Let’s crank up the dial and apply six render effects. Interestingly, there isn’t much difference between the 480p and 1080p clips when you use AMD's fastest CPU to manipulate them. Simply having six effects to chew on almost fully utilizes the processor, regardless of resolution.

When we enable GPU acceleration on the Radeon HD 5870, the performance improvement is even more dramatic than our single-effect baseline. We measure an 11x difference in CPU utilization with the 480p clip and 6x for the 1080p. Even still, it's interesting that the 1080p workload is twice as demanding as 480p with six effects applied.

Although this test pegs our FX-8150 at nearly 70% utilization, you can almost render the 480p clip in real-time using software mode. The same cannot be said for the more demanding 1080p clip, which slows to 13% of real-time when AMD's FX is the only resource operating on it. That means processing takes about eight minutes for every one minute of video footage you feed through.

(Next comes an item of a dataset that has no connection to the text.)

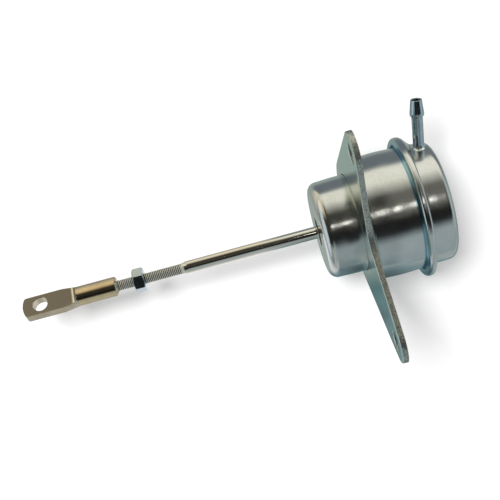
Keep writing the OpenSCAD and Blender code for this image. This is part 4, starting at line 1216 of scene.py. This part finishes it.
class ACTUATOR_OT_stage(bpy.types.Operator):
    """Set the camera, the pale floor, the studio's cards and the lamp"""
    bl_idname = "actuator.stage"
    bl_label = "Stage"
    bl_options = {"REGISTER", "UNDO"}

    def execute(self, context):
        self.camera(context.scene)
        self.world(context.scene)
        self.floor()
        self.mat()
        self.tunnel()
        self.tunnel_ends()
        self.catch_lights()
        self.lamp()
        return {"FINISHED"}

    @staticmethod
    def camera(scene):
        """The camera, at the photograph's viewing angle."""
        right, down = picture_axes()
        back = unit(TOWARDS_CAMERA)
        place = AXIS + CAMERA_DISTANCE * back + CAMERA_X * ALONG + CAMERA_DOWN * PICTURE_DOWN
        data = bpy.data.cameras.new("camera")
        data.lens = CAMERA_LENS
        data.sensor_width = CAMERA_SENSOR
        data.clip_start, data.clip_end = 0.01, 20.0
        scene.camera = put_in_scene("camera", data, right, -down, back, place)

    @staticmethod
    def world(scene):
        """A white room. It is at full strength for what the camera, metal and glass see of it."""
        r = Recipe("white_room", bpy.data.worlds)
        strength = r.remap(r.seen_directly(), 0.0, 1.0, ROOM_ON_THINGS, 1.0)
        background = r.add("ShaderNodeBackground", {"Color": (*WHITE, 1.0), "Strength": strength})
        scene.world = r.show(background, "ShaderNodeOutputWorld")
        scene.world.cycles.sampling_method = "NONE"
        scene.view_settings.view_transform = "Standard"

    @staticmethod
    def floor():
        """A white floor under the ring, which keeps the object's shadow."""
        floor = mesh_object("floor", *level_square(FLOOR_HALF, FLOOR_Z))
        r = Recipe("floor_paper")
        paper = r.add("ShaderNodeBsdfDiffuse", {"Color": (*scaled(WHITE, FLOOR_PAPER), 1.0)})
        glow = r.add("ShaderNodeEmission", {
            "Color": (*WHITE, 1.0), "Strength": r.product(r.seen_directly(), FLOOR_GLOW)})
        coat(floor, r.show(r.add("ShaderNodeAddShader", {0: paper.outputs[0], 1: glow.outputs[0]})))

    @staticmethod
    def make_card(card, r, shade, strength=1.0):
        """Gives a card a light of its own, which shows only in reflections."""
        glow = r.add("ShaderNodeEmission", {"Color": shade, "Strength": strength})
        coat(card, r.show(glow))
        r.owner.cycles.emission_sampling = "NONE"
        card.visible_camera = False
        card.visible_diffuse = False
        card.visible_shadow = False
        card.visible_transmission = False
        card.visible_volume_scatter = False

    def mat(self):
        """A glowing mat on the floor that only metal sees, which paints the floor's reflection. Beside the
        canister its colour follows y: slate above the canister in the picture, grey under it, teal below it,
        and a grey wall further off. It has a painted shadow of the bracket below the canister, it is paler
        behind the cover, and towards the rod it gives way to the white floor with the rod's own painted
        shade on it."""
        r = Recipe("floor_mat_light")
        x, y = r.station(), r.place_on_y()
        beside = r.ramp(y, [
            (-0.40, GREY_WALL), (-0.20, TEAL), (-0.056, TEAL), (-0.034, DARK_TEAL), (-0.022, FLOOR_GREY),
            (0.044, FLOOR_GREY), (0.056, SLATE), (0.150, SLATE), (0.360, WARM_WHITE)])
        beside = r.mix(self.behind_bracket(r, x, y), beside, BLACK)
        open_side = r.product(
            r.remap(y, -0.058, -0.050, 1.0, 0.0), r.remap(y, -0.22, -0.15), r.remap(x, 0.036, 0.050))
        beside = r.mix(open_side, beside, OPEN_GREY)
        by_rod = r.ramp(y, [
            (-0.40, scaled(WHITE, 0.5)), (-0.08, scaled(WHITE, 0.8)), (-0.025, WHITE), (0.002, WHITE),
            (0.010, ROD_SHADE), (0.025, ROD_SHADE),
            (0.090, scaled(CREAM, 0.9)), (0.200, scaled(CREAM, 0.95))])
        by_rod = r.mix(r.remap(x, -0.125, -0.095, 0.3, 0.0), by_rod, BLACK)
        near_rod = r.product(r.remap(x, -0.045, -0.028, 1.0, 0.0, smooth=True),
                             r.remap(x, -0.23, -0.19, smooth=True))
        card = mesh_object("floor_mat", *level_square(FLOOR_HALF, FLOOR_Z + MAT_LIFT))
        self.make_card(card, r, r.mix(near_rod, beside, by_rod))

    @staticmethod
    def behind_bracket(r, x, y, middle=0.008, reach=0.020, depth=0.72):
        """How much the bracket darkens the mat below the canister in the picture:
        depth * exp(-((x - middle) / reach) ** 2), and less of it further down."""
        apart = r.math("POWER", r.product(r.math("SUBTRACT", x, middle), 1 / reach), 2.0)
        return r.product(r.math("EXPONENT", r.product(apart, -1.0)), depth,
                         r.remap(y, -0.048, -0.040, 1.0, 0.0), r.remap(y, -0.26, -0.06, 0.6, 1.0))

    @staticmethod
    def card_row(r, at, softbox, dim, wall, low, box_end=SOFTBOX_END, shade_end=SHADE_END, corner=CORNER):
        """Colours round one row of cards: a corner of the room, the softbox, the dim side with the camera,
        the camera's own shade, the wall, and the low end of that wall by the floor."""
        return r.ramp(at, [
            (-TUNNEL_EDGE, corner), (SOFTBOX_START, softbox), (box_end, softbox),
            (box_end + SOFTBOX_FADE, dim), (DIM_END, dim), (SHADE_START, UNLIT), (shade_end, UNLIT),
            (shade_end + WALL_FADE, wall), (WALL_END, wall), (TUNNEL_EDGE, low)])

    def tunnel(self):
        """A tunnel of cards over the object, whose colour follows the angle from the camera's direction.
        Along the tunnel one row of cards gives way to the next. From the left they are the nose's, the
        rod end's, the nose's for the nut, the rod's, the nose's and the body's."""
        angle = np.radians(np.linspace(-105, 105, 85))
        up = unit(TOWARDS_CAMERA)
        ring = TUNNEL_R * (np.cos(angle)[:, None] * up + np.sin(angle)[:, None] * PICTURE_DOWN)
        ends = np.array([-TUNNEL_HALF, TUNNEL_HALF])
        grid = AXIS + ring[None] + ends[:, None, None] * ALONG
        count = len(angle)
        index = np.arange(count - 1)
        quads = np.stack([index, index + 1, index + 1 + count, index + count], axis=1)

        r = Recipe("card_tunnel_light")
        at, x = r.angle_from_camera(), r.station()
        rod_end = self.card_row(r, at, AMBER, scaled(CREAM, 0.04), OLIVE, scaled(OLIVE, 1.25), box_end=-48)
        rod = self.card_row(r, at, CREAM, scaled(CREAM, 0.06), GREY_WALL, scaled(WHITE, 0.67),
                            box_end=-74, shade_end=28, corner=scaled(CREAM, 0.93))
        nose = self.card_row(r, at, WARM_WHITE, scaled(WARM_WHITE, 0.05), scaled(GREY_WALL, 0.83),
                             scaled(TEAL, 0.65))
        body = self.card_row(r, at, WARM_WHITE, scaled(WARM_WHITE, 0.16), GREY_WALL, scaled(GREY_WALL, 0.88))
        shade = nose
        for first, last, beyond in ((-0.345, -0.325, rod_end), (-0.193, -0.185, nose), (-0.168, -0.160, rod),
                                    (-0.05, 0.02, nose), (0.06, 0.10, body)):
            shade = r.mix(r.remap(x, first, last, smooth=True), shade, beyond)
        self.make_card(mesh_object("card_tunnel", grid.reshape(-1, 3), quads), r, shade)

    def tunnel_ends(self):
        """Pale blue-grey cards that close the tunnel's two ends. The one beyond the rod is brighter."""
        for side, shine in ((-1, LEFT_END_SHINE), (1, 1.0)):
            corners = np.array([[0, -1.1, -0.3], [0, 1.1, -0.3], [0, 1.1, 1.1], [0, -1.1, 1.1]])
            spots = AXIS + side * TUNNEL_HALF * ALONG + TUNNEL_R * corners
            r = Recipe("tunnel_end_light")
            shade = r.ramp(r.place_on_y(), [(-0.7, scaled(END_BLUE, shine)), (0.7, scaled(END_GREY, shine))])
            self.make_card(mesh_object("tunnel_end", spots, np.array([[0, 1, 2, 3]])), r, shade)

    def catch_lights(self):
        """Two bright discs beside the camera, which give the pressed walls their highlights: the
        first lights the nose, the second the body and the cover."""
        a = round_angles(CATCH_SIDES)[:, None]
        index = np.arange(CATCH_SIDES)
        fan = np.stack([index, np.roll(index, -1), np.full(CATCH_SIDES, CATCH_SIDES)], axis=1)
        for name, x, half, strength in CATCH_LIGHTS:
            middle = AXIS + CATCH_DISTANCE * unit(TOWARDS_CAMERA) - CATCH_UP * PICTURE_DOWN + x * ALONG
            rim = middle + half * np.cos(a) * ALONG + CATCH_HALF * np.sin(a) * PICTURE_DOWN
            disc = mesh_object(name + "_catch_light", np.vstack([rim, middle]), np.zeros((0, 4), int), fan)
            self.make_card(disc, Recipe(name + "_catch_light_glow"), LAMP_CREAM, strength)

    @staticmethod
    def lamp():
        """The lamp that throws the soft shadow to the picture's lower right."""
        right, down = picture_axes()
        ray = unit(unit(TOWARDS_CAMERA) - LAMP_LEFT * right - LAMP_UP * down)
        data = bpy.data.lights.new("shadow_lamp", "AREA")
        data.shape = "DISK"
        data.size = LAMP_SIZE
        data.energy = LAMP_POWER
        lamp = put_in_scene("shadow_lamp", data, *cross_axes(ray), ray, AXIS + LAMP_DISTANCE * ray)
        lamp.visible_glossy = False
        lamp.visible_camera = False


STEPS = (
    ACTUATOR_OT_stage,
    ACTUATOR_OT_canister,
    ACTUATOR_OT_cover,
    ACTUATOR_OT_bracket,
    ACTUATOR_OT_nipple,
    ACTUATOR_OT_rod,
    ACTUATOR_OT_nut,
    ACTUATOR_OT_rod_end,
    ACTUATOR_OT_inner_parts,
)


class ACTUATOR_PT_panel(bpy.types.Panel):
    """Lists the actuator's operators in the sidebar"""
    bl_label = "Wastegate actuator"
    bl_idname = "ACTUATOR_PT_panel"
    bl_space_type = "VIEW_3D"
    bl_region_type = "UI"
    bl_category = "Actuator"

    def draw(self, context):
        """Draws one button for each step, then the sizes and colours."""
        for step in STEPS:
            self.layout.operator(step.bl_idname)
        for group in (context.scene.actuator_sizes, context.scene.actuator_finish):
            box = self.layout.box()
            for name in group.__annotations__:
                box.prop(group, name)


CLASSES = (ActuatorSizes, ActuatorFinish, *STEPS, ACTUATOR_PT_panel)


def register():
    """Registers the classes and hangs the settings on the scene."""
    for each in CLASSES:
        bpy.utils.register_class(each)
    bpy.types.Scene.actuator_sizes = PointerProperty(type=ActuatorSizes)
    bpy.types.Scene.actuator_finish = PointerProperty(type=ActuatorFinish)


def unregister():
    """Takes the settings and the classes away again."""
    del bpy.types.Scene.actuator_sizes
    del bpy.types.Scene.actuator_finish
    for each in reversed(CLASSES):
        bpy.utils.unregister_class(each)


def main():
    """Builds everything."""
    register()
    for step in STEPS:
        group, name = step.bl_idname.split(".")
        getattr(getattr(bpy.ops, group), name)()
    bpy.context.view_layer.update()


if __name__ == "__main__":
    main()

Enabling hardware acceleration brings us back up to 92% of real-time—a 7x gain under a worst-case load.

  • DjEaZy
    ... OpenCL FTW!!!
  • amuffin
    Will there be an open cl vs cuda article comeing out anytime soon? :ange:
  • do I win a 7970 for OpenCl tasks?
  • deanjo
    DjEaZy... OpenCL FTW!!!
    Your welcome.

  • bit_user
    amuffinWill there be an open cl vs cuda article comeing out anytime soon?At the core, they are very similar. I'm sure that Nvidia's toolchain for CUDA and OpenCL share a common backend, at least. Any differences between versions of an app coded for CUDA vs OpenCL will have a lot more to do with the amount of effort spent by its developers optimizing it.
  • bit_user
    Fun fact: President of Khronos (the industry consortium behind OpenCL, OpenGL, etc.) & chair of its OpenCL working group is a Nvidia VP.

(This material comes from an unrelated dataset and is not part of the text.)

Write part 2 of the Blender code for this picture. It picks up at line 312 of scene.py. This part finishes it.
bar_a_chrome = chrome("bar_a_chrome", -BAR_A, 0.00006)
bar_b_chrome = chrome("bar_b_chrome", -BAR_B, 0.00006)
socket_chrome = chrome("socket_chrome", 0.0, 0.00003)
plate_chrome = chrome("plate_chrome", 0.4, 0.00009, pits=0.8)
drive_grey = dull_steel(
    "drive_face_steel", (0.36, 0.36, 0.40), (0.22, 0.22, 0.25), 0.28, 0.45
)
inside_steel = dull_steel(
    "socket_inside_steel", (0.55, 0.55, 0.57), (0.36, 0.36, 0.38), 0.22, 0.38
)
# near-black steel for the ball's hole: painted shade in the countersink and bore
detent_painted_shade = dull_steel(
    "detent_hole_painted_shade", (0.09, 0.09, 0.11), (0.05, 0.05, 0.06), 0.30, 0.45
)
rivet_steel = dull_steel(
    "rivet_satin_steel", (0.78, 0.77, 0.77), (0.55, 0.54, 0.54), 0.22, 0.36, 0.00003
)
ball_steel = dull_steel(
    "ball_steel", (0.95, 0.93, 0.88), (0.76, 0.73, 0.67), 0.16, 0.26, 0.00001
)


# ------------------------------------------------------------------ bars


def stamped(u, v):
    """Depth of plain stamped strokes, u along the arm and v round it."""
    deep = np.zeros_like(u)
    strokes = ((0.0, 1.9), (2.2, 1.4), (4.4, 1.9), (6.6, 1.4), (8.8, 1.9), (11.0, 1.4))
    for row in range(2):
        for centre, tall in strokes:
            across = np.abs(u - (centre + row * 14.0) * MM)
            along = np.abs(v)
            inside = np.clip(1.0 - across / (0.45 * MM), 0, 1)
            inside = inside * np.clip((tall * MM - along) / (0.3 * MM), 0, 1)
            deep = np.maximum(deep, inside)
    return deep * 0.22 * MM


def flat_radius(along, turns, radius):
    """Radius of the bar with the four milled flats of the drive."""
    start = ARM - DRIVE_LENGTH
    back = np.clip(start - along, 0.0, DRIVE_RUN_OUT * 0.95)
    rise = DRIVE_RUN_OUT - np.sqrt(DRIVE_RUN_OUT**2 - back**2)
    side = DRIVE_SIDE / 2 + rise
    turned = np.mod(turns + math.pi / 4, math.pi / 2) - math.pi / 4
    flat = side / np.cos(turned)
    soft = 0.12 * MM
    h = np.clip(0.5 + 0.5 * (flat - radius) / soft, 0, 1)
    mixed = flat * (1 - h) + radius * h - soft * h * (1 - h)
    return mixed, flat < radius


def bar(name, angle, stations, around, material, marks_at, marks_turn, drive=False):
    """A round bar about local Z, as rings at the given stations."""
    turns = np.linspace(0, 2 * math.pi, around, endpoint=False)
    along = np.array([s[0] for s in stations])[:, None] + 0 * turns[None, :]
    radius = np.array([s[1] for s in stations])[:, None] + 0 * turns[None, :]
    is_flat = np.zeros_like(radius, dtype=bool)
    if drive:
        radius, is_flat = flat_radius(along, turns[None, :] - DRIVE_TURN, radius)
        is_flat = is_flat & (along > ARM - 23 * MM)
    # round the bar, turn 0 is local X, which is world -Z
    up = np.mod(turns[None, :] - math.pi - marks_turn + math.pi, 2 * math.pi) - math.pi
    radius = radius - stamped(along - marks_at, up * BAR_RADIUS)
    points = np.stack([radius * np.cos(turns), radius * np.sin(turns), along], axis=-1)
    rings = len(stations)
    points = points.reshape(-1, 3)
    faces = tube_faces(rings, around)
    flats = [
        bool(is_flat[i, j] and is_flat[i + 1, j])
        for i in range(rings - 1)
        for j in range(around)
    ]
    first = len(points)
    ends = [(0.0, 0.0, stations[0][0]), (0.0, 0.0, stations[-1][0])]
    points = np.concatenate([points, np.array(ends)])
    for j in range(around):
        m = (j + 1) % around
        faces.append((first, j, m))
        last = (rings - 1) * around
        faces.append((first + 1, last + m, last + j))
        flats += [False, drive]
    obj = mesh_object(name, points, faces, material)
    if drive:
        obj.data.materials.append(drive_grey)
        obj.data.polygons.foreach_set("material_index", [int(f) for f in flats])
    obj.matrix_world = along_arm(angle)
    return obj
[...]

    Here's a document paralleling the similarities between CUDA and OpenCL (it's an OpenCL Jump Start Guide for existing CUDA developers):

    NVIDIA OpenCL JumpStart Guide

    I think they tried to make sure that OpenCL would fit their existing technologies, in order to give them an edge on delivering better support, sooner.
  • deanjo
    bit_userI think they tried to make sure that OpenCL would fit their existing technologies, in order to give them an edge on delivering better support, sooner.
    Well nvidia did work very closely with Apple during the development of openCL.
  • nevertell
    At last, an article to point to for people who love shoving a gtx 580 in the same box with a celeron.
  • JPForums
    In regards to testing the APU w/o discrete GPU you wrote:

    However, the performance chart tells the second half of the story. Pushing CPU usage down is great at 480p, where host processing and graphics working together manage real-time rendering of six effects. But at 1080p, the two subsystems are collaboratively stuck at 29% of real-time. That's less than half of what the Radeon HD 5870 was able to do matched up to AMD's APU. For serious compute workloads, the sheer complexity of a discrete GPU is undeniably superior.

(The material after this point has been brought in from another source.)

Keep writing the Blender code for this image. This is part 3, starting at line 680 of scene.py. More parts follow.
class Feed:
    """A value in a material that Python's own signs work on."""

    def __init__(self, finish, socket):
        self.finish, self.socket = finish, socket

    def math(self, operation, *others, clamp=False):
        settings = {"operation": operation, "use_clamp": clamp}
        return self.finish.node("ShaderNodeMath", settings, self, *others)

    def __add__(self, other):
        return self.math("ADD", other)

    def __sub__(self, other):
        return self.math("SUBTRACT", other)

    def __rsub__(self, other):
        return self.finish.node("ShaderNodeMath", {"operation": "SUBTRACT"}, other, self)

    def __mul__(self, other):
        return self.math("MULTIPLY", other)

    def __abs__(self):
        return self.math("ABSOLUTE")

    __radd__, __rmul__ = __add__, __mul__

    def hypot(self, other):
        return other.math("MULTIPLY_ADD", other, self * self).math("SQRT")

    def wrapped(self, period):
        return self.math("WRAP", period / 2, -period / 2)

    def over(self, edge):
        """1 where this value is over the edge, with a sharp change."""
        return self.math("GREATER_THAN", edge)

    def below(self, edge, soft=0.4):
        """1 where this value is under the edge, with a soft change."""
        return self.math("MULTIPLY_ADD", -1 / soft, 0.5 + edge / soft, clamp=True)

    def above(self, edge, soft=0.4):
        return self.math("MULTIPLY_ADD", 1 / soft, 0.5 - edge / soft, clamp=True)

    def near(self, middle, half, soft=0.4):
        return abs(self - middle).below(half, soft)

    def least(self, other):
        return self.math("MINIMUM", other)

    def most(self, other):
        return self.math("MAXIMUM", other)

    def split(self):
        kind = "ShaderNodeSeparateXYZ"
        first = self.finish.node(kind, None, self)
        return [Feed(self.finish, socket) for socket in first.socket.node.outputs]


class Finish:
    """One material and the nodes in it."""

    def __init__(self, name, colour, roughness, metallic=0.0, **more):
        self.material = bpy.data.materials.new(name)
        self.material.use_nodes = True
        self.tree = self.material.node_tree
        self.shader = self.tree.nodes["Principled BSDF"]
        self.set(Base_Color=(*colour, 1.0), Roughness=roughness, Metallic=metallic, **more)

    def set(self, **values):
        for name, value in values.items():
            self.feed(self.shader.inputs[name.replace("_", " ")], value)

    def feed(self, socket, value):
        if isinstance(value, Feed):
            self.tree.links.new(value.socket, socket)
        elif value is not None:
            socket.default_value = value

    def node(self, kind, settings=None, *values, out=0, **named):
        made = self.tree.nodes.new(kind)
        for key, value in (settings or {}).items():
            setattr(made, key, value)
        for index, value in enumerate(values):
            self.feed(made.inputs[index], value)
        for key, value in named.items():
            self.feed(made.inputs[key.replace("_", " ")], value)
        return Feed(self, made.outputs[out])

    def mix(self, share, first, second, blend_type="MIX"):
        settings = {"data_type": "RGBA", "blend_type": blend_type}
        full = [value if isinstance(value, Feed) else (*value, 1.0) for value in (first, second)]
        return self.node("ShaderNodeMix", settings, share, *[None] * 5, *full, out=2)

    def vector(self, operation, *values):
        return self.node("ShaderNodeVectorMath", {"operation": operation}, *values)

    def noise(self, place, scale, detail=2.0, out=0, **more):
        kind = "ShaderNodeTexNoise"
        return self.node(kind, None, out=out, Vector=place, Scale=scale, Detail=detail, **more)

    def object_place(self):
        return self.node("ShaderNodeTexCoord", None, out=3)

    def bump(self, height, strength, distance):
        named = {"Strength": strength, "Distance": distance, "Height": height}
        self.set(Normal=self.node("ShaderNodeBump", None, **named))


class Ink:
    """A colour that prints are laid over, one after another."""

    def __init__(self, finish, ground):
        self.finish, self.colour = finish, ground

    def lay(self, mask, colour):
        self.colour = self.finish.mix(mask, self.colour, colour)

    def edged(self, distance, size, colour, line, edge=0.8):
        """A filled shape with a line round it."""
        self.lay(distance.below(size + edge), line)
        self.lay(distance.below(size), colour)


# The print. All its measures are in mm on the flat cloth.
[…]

    While the discrete GPU is superior, the architecture isn't all that different. I suspect, the larger issue in regards to performance was stated in the interview earlier:

    TH: Specifically, what aspects of your software wouldn’t be possible without GPU-based acceleration?

    NB: are also solving a bandwidth bottleneck problem. ... It’s a very memory- or bandwidth-intensive problem to even a larger degree than it is a compute-bound problem. ... It’s almost an order of magnitude difference between the memory bandwidth on these two devices.

    APUs may be bottlenecked simply because they have to share CPU level memory bandwidth.

    While the APU memory bandwidth will never approach a discrete card, I am curious to see whether overclocking memory to an APU will make a noticeable difference in performance. Intuition says that it will never approach a discrete card and given the low end compute performance, it may not make a difference at all. However, it would help to characterize the APUs performance balance a little better. I.E. Does it make sense to push more GPU muscle on an APU, or is the GPU portion constrained by the memory bandwidth?

    In any case, this is a great article. I look forward to the rest of the series.
  • What about power consumption? It's fine if we can lower CPU load, but not that much if the total power consumption increase.